Eastern Sierra Emergency Workers Recognized on March 22, 2023

 

Emergency workers from Inyo and Mono counties were recently recognized for their outstanding efforts responding to the storms that wreaked havoc on the Eastern Sierra earlier this month.

Inyo County Acting Lieutenant Nate Derr, Emergency Services Manager Mikaela Torres, and Sheriff’s Public Information Officer Carma Roper, along with Mono County Disaster Preparedness/Prevention Specialist Bri Chappell-McGovern and Sgt. Brent Gillespie, were presented with honorary challenge coins for their dedication, leadership, and hard work during the emergency event that began March 7.

The coins are unique to CalFire Incident Management Team 2 and were presented during the team’s pre-demobilization dinner on March 22 to individuals who made an impactful contribution to response/incident management.

The San Bernardino-based Incident Management Team 2 arrived in Bishop on March 8 and transitioned out on March 24. The team deployed at the request of both Inyo and Mono counties, who had entered a Unified Command and opened a joint Emergency Operations Center (EOC) in advance of the warm atmospheric river that arrived in the Eastern Sierra on March 9.

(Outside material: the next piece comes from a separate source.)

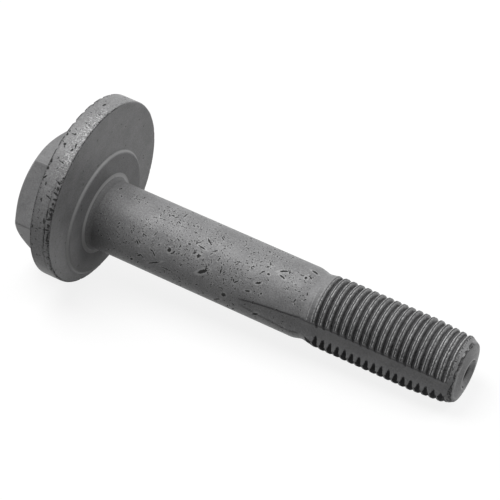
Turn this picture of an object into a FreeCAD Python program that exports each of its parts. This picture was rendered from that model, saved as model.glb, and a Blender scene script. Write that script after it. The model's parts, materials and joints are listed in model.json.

The storm, one of a series of severe weather events to hit the Eastern Sierra since
January, brought significant rain to lower elevations and snowfall in the higher elevations and caused widespread flooding, road closures, avalanches, and other hazards. It was followed by a milder atmospheric river on March 14.

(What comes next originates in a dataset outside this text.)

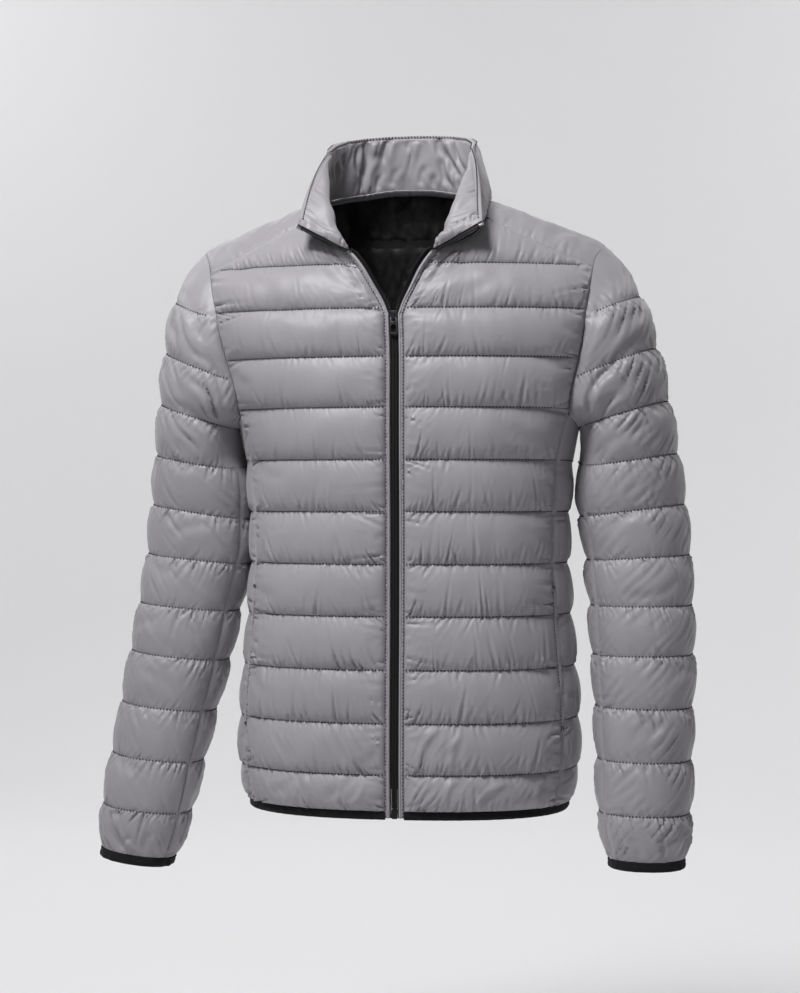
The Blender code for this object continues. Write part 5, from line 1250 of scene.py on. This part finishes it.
def collar_sheet(rows, s):
    """Points and outward normals of the collar's middle surface over its left half, at these distances back
    from its front edge. rows are heights from 0 at the seam to 2 at the top edge, with 1 on the fold."""
    s = s[None, :] + np.zeros((len(rows), 1))
    rows = np.asarray(rows)[:, None]
    fold = np.clip(s / ROLL_LENGTH, 0.25, 0.75)
    h = np.where(rows < 1, rows * fold, fold + (rows - 1) * (1 - fold))
    point = collar_point(s, h)
    step = 1e-3
    ds = collar_point(np.minimum(s + step, NECK_LENGTH), h) - collar_point(np.maximum(s - step, 0), h)
    dh = collar_point(s, np.minimum(h + 0.02, 1)) - collar_point(s, np.maximum(h - 0.02, 0))
    normal = unit(np.cross(ds, dh))
    # the seam edge steps off the shell by half of the collar's thickness where the two meet at an angle
    base = collar_point(s, 0 * h)
    after = collar_point(np.minimum(s + step, NECK_LENGTH), 0 * h)
    line = unit(after - collar_point(np.maximum(s - step, 0), 0 * h))
    shell = form_normal(base[..., 0], base[..., 2], s < SHOULDER_AT)
    off = unit(np.cross(line, shell))
    off *= np.sign((off * (np.array([0, -0.01, 0.12]) - base)).sum(axis=-1, keepdims=True))
    rise = unit(collar_point(s, 0 * h + 0.1) - base)
    lean_over = np.sqrt(np.clip(1 - (off * rise).sum(axis=-1) ** 2, 0, 1))
    step_off = SEAM_GAP * 2 + (COLLAR_EDGE_PAD + SEAM_GAP) * lean_over
    off = rise + (off - rise) * ease(s / 0.012)[..., None]
    point = point + off * (step_off * (1 - h) ** 2)[..., None]
    return point, normal, s, h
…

The team was requested to ensure Inyo and Mono counties’ EOC and response efforts ran smoothly and were maintained at a level of functionality necessary to support both emergency and daily business. Teams like Incident Management Team 2 are the same ones who are called upon to manage large-scale wildfires across the country and are adept at standing up resources and operational infrastructure that standardizes communication and approaches to management.

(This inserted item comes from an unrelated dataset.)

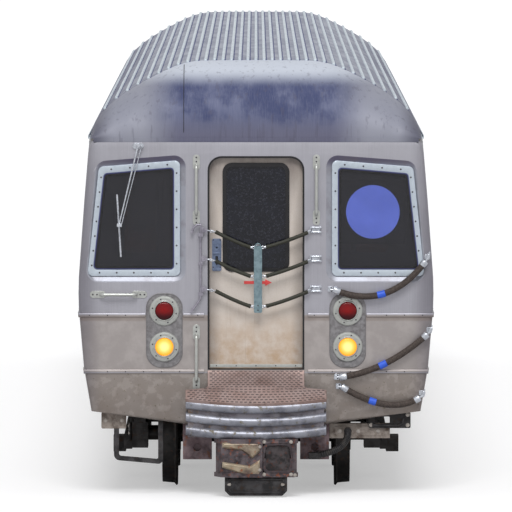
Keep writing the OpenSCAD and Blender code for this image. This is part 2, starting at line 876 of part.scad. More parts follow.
// Axle with two flanged wheels
module wheelset() {
  tread_w = rim_w - 32;
  color("dimgray")
    rotate([0, 90, 0]) {
      for (side = [0, 180])
        rotate([side, 0, 0])
          translate([0, 0, wheel_in])
            rotate_extrude($fn = 96)
              polygon([
                [70, -25], [150, -25], [165, 25], [350, 25], [365, 0], [wheel_r + flange_h - 8, 0],
                [wheel_r + flange_h, 14], [wheel_r + 6, 32], [wheel_r - 3, rim_w], [365, rim_w],
                [350, 65], [165, 65], [150, rim_w + 10], [70, rim_w + 10]
              ]);
      translate([0, 0, -wheel_out - 12]) cylinder(h = 2 * wheel_out + 24, r = 80, $fn = 48);
      translate([0, 0, -frame_out - 12]) cylinder(h = 2 * frame_out + 24, r = journal_r, $fn = 48);
    }
}

module place_wheelset(y) {
  translate([0, y, axle_z]) wheelset();
}

underframe();
truck_pivots();
floor_panel();  // floor
side_wall();  // side_wall_right
mirror([1, 0, 0]) side_wall();  // side_wall_left
lining();  // lining_right
mirror([1, 0, 0]) lining();  // lining_left
side_window_frames();
side_glass();  // side_glass_right
mirror([1, 0, 0]) side_glass();  // side_glass_left
roof();
roof_cap();  // roof_cap_front
rotate([0, 0, 180]) roof_cap();  // roof_cap_rear
union() {  // end_wall_front
  end_wall();
  door_hinges();
}
rotate([0, 0, 180]) {  // end_wall_rear
    end_wall();
    door_hinges();
  }
end_window_frames();
end_glass();  // end_glass_front
rotate([0, 0, 180]) end_glass();  // end_glass_rear
anticlimber();  // anticlimber_front
rotate([0, 0, 180]) anticlimber();  // anticlimber_rear
lamp_plates();
lamp_lenses();
grab_handles();
gate_fittings();
gate_chains();
corner_cables();
cable_hooks();
wipers();
ceiling();
ceiling_lights();
seats();  // seats_right
mirror([1, 0, 0]) seats();  // seats_left
grab_poles();
cab_walls();  // cab_walls_front
rotate([0, 0, 180]) cab_walls();  // cab_walls_rear
cab_fittings();
equipment();
step_irons();
air_hoses();
door_leaves(-1);  // doors_right_fore
door_leaves(1);  // doors_right_aft
mirror([1, 0, 0]) door_leaves(-1);  // doors_left_fore
mirror([1, 0, 0]) door_leaves(1);  // doors_left_aft
end_door();  // end_door_front
rotate([0, 0, 180]) end_door();  // end_door_rear
coupler();  // coupler_front
rotate([0, 0, 180]) coupler();  // coupler_rear
translate([0, -pivot_y, 0]) truck();  // truck_front
translate([0, pivot_y, 0]) truck();  // truck_rear
place_wheelset(-pivot_y - axle_y);  // wheelset_1
place_wheelset(axle_y - pivot_y);  // wheelset_2
place_wheelset(pivot_y - axle_y);  // wheelset_3
place_wheelset(pivot_y + axle_y);  // wheelset_4
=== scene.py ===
"""Metro car: detailed end fittings, roof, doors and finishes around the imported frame."""

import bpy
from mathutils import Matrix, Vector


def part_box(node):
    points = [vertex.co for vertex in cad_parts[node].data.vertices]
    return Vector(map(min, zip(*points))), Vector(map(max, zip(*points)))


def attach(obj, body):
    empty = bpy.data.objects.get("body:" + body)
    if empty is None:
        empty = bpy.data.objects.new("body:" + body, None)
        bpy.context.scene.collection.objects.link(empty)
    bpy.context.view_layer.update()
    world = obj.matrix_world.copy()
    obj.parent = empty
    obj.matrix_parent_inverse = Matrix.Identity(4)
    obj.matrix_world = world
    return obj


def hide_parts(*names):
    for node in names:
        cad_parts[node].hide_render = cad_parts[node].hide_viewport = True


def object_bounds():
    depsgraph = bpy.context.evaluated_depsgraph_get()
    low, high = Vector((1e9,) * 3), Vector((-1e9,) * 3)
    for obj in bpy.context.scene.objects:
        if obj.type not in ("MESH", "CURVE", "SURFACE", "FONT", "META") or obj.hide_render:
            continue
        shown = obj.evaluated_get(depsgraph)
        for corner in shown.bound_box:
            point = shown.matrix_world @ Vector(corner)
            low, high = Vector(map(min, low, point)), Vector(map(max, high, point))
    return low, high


bl_info = {
    "name": "Metro Car Builder",
    "version": (1, 0, 0),
    "blender": (4, 5, 0),
    "location": "3D View > Sidebar > Metro Car",
    "description": "Builds the end fittings, roof, doors and finishes of a metro car around its frame",
    "category": "Object",
}

import math

import bmesh
import bpy
from mathutils import Matrix, Vector, noise
from mathutils.geometry import tessellate_polygon

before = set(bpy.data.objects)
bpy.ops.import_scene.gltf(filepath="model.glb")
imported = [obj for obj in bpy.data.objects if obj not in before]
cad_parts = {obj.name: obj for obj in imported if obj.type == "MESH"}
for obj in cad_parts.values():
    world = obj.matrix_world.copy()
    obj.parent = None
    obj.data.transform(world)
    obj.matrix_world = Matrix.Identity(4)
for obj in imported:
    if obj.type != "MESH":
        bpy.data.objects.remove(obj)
CAD_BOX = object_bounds()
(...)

“This was one of the best experiences in my professional career,” said Torres. “I’m grateful the Incident Management Team was able to help Inyo-Mono counties not only manage this incident but also to share their tools and knowledge with our team. Throughout the incident, they helped us identify solutions to challenges we were presented with, while maintaining a focus on collaboration with all key partners and stakeholders across counties.

The IMT typically deploys to and helps manage fire-related incidents – this was their first storm-flood-avalanche related incident – so it was great to grow through this unique and challenging disaster together.” At the event’s peak, there were an estimated 500 individuals assigned to response efforts, including 36 CalFire firefighters with Incident Management Team 2, 330 equipment operators brought in via the California Office of Emergency Services for both Inyo and Mono counties, and approximately 27 staff members from Inyo and Mono assigned specifically to the EOC. This is in addition to the dozens of personnel from both counties working in the field to provide emergency response to floods, avalanches, hazardous snow loads, road closures, and other threats to life and property, including Inyo County’s Public Works, Emergency Services, Sheriff’s, Administration, Health & Human Services, Information Services, and Risk Management departments. Lt. Derr and Sgt. Gillespie worked on Operations, Torres and Chappell-McGovern were responsible for Planning and Intelligence, and Roper led Public Information in Inyo.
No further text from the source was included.